▶ [GIVEN MATERIAL]:
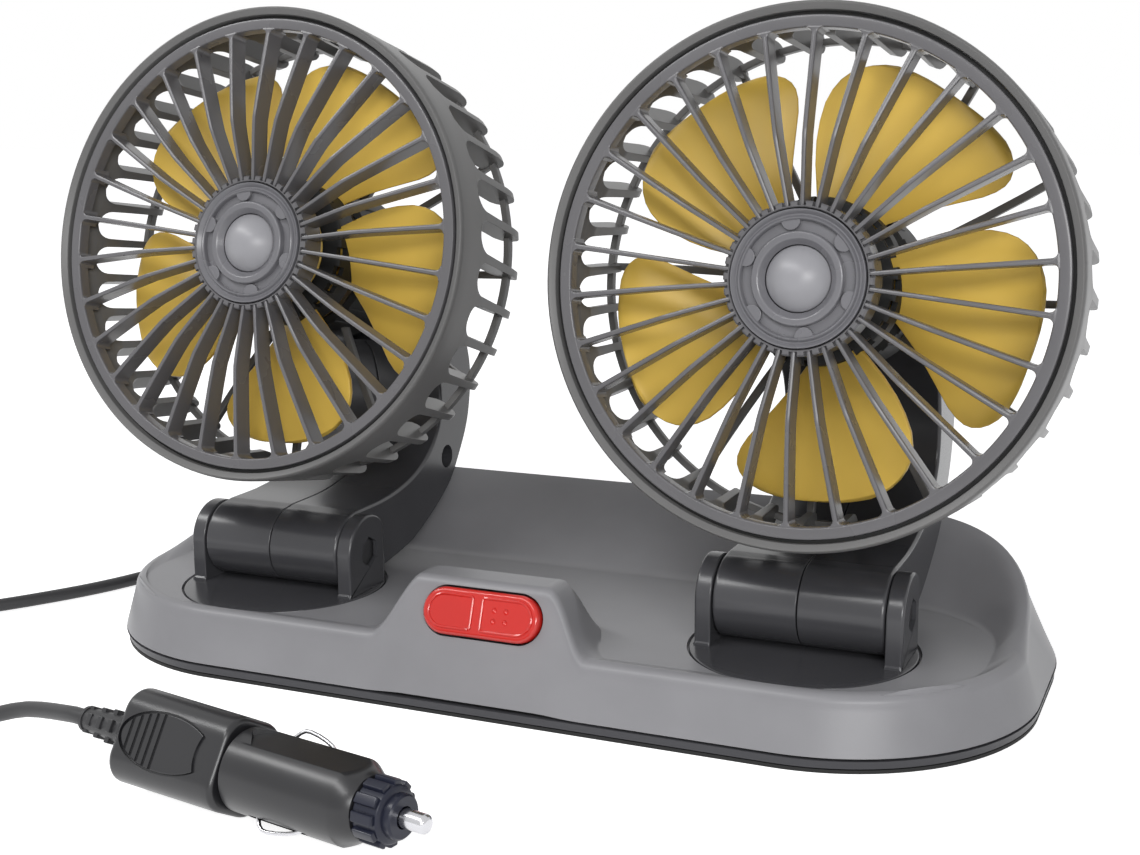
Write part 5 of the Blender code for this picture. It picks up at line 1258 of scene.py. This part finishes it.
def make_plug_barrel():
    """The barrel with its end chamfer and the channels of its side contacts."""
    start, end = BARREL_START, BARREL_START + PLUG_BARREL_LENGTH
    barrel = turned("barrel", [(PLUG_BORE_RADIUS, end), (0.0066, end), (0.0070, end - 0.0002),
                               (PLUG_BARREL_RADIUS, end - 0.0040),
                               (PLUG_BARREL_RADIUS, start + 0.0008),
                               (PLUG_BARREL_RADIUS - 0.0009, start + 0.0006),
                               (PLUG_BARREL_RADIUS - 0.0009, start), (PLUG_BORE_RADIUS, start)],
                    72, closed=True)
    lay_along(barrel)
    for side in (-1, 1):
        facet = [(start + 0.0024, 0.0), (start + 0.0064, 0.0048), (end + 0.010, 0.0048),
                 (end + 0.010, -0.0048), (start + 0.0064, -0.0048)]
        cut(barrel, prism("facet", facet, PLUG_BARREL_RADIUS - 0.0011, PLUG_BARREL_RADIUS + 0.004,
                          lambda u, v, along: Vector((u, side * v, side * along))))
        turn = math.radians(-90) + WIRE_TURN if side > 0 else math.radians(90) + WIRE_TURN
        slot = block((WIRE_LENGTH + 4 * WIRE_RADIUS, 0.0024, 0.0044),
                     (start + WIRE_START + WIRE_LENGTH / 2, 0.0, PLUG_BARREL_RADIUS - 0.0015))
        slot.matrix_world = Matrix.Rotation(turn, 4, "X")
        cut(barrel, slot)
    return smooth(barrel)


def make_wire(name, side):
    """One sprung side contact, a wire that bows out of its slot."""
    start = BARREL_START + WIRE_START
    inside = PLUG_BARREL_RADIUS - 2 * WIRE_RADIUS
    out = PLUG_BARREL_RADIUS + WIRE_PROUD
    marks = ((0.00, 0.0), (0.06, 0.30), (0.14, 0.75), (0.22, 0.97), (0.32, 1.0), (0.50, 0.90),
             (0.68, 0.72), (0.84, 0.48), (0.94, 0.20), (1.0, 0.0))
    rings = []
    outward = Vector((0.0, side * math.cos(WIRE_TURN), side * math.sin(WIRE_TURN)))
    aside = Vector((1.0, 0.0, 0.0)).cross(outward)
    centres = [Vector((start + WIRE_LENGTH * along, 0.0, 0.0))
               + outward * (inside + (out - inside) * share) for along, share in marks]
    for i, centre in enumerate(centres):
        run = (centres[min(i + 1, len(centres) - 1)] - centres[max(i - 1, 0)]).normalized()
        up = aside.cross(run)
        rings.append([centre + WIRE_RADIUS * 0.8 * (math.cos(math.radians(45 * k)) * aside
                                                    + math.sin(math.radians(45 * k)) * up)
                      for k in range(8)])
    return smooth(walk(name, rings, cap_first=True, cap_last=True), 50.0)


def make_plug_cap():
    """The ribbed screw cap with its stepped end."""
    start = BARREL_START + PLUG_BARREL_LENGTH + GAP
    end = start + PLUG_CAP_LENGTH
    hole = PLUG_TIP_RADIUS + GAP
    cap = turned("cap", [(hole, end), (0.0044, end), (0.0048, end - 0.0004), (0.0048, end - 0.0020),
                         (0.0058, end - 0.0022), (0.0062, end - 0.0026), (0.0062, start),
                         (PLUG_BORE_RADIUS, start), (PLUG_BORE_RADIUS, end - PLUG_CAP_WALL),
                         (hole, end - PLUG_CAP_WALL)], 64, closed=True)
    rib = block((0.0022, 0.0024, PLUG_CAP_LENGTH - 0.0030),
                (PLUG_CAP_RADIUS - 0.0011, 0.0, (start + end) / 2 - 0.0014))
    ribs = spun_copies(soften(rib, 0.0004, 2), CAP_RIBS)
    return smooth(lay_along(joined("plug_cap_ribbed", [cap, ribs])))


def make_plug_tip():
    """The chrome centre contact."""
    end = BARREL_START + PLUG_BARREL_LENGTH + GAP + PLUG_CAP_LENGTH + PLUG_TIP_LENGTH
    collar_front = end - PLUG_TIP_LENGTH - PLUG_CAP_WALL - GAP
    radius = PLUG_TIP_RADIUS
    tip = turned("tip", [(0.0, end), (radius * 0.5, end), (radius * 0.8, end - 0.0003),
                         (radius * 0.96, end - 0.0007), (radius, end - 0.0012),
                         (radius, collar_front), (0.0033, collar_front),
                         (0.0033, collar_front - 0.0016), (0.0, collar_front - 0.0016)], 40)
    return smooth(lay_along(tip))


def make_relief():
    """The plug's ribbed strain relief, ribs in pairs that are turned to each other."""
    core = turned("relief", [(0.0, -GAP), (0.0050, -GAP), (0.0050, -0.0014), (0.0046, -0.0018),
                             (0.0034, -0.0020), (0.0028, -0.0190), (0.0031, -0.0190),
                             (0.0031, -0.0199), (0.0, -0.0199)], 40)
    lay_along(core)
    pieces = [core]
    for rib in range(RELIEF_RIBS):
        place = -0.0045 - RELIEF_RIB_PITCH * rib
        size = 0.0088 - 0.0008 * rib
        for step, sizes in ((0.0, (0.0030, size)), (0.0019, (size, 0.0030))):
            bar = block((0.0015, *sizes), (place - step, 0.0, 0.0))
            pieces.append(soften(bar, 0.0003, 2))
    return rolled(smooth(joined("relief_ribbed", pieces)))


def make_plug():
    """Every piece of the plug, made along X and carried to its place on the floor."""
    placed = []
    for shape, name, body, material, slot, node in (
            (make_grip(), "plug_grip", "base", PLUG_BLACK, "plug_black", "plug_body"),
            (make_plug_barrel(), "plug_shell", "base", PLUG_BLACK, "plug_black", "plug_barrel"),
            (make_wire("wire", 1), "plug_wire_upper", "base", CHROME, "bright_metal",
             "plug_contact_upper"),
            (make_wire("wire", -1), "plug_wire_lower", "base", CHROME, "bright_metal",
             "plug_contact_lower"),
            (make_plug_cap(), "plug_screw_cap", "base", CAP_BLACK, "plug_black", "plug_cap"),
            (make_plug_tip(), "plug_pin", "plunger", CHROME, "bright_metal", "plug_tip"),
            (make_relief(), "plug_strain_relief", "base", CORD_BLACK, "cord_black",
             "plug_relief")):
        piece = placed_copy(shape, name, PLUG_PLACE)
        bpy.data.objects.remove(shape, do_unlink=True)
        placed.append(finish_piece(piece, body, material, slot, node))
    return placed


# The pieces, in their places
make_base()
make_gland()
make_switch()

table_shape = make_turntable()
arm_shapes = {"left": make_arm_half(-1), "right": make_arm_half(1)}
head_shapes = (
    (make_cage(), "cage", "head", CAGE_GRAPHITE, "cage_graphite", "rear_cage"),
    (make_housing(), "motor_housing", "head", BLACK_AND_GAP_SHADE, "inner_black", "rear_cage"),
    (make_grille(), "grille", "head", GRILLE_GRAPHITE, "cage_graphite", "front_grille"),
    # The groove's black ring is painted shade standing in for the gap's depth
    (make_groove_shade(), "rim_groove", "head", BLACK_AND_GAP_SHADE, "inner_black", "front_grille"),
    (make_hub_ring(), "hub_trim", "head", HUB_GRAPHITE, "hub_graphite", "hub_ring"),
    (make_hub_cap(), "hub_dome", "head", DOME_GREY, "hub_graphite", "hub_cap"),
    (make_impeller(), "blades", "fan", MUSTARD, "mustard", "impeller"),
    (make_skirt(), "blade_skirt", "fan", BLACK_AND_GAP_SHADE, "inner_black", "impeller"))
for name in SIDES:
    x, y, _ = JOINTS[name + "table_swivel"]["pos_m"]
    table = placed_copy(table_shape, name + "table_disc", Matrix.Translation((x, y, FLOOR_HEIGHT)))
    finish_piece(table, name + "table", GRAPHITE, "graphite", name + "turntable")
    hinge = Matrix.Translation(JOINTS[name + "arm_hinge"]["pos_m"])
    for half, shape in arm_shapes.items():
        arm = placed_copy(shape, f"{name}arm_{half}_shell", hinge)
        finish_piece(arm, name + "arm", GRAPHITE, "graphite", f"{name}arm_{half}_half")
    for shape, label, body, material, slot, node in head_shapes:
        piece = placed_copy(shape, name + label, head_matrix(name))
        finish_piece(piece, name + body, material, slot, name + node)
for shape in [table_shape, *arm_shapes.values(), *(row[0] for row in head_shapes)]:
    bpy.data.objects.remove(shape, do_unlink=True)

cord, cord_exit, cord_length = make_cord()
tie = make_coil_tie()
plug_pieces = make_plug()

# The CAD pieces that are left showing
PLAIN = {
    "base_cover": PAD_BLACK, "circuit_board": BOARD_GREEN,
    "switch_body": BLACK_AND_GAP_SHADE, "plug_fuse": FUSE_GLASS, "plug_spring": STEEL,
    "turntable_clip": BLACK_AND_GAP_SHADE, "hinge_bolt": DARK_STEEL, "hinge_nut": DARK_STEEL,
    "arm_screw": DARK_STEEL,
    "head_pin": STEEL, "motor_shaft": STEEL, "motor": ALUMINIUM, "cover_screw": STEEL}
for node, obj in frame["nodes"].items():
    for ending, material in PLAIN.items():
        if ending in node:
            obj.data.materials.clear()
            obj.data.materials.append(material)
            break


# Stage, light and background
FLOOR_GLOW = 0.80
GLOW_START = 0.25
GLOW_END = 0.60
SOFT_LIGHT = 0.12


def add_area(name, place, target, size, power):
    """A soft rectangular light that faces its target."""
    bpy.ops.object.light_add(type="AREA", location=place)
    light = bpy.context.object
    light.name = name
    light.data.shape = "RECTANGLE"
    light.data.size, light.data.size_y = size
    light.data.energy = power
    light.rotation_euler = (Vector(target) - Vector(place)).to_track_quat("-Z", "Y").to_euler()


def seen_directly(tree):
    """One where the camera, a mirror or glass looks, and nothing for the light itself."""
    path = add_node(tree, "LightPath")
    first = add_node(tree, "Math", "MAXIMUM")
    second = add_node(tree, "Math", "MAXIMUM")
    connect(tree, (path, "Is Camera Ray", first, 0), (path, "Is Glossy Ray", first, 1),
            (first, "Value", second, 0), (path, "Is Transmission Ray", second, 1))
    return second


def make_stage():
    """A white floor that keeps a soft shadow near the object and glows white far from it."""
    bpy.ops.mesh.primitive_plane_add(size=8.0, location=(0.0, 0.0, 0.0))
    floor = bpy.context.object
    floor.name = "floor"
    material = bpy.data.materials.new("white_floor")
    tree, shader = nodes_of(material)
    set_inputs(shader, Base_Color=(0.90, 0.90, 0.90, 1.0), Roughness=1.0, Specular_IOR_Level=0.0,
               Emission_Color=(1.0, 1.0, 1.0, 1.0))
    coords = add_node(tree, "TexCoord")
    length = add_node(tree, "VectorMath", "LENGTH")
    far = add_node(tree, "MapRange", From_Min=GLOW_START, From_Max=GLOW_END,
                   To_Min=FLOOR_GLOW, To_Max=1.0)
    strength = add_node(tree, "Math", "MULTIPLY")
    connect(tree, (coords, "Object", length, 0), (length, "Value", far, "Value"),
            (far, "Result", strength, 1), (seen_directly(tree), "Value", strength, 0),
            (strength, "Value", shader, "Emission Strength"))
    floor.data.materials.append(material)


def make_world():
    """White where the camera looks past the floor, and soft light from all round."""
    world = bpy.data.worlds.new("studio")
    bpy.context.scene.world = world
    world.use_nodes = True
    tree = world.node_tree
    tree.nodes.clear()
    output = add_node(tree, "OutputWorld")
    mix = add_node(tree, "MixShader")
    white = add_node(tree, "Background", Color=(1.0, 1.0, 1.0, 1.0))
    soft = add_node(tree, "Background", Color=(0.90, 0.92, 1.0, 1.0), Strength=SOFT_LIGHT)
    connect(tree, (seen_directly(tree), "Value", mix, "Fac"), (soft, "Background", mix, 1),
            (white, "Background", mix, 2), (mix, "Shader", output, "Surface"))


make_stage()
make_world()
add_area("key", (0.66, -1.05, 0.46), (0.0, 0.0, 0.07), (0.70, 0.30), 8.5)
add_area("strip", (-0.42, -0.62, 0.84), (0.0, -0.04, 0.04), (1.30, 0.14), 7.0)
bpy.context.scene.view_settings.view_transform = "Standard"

▶ [TASK TO COMPLETE]: Output a single number: how many lines contain the word "scene".

▶ [CORRECT OUTPUT]: 3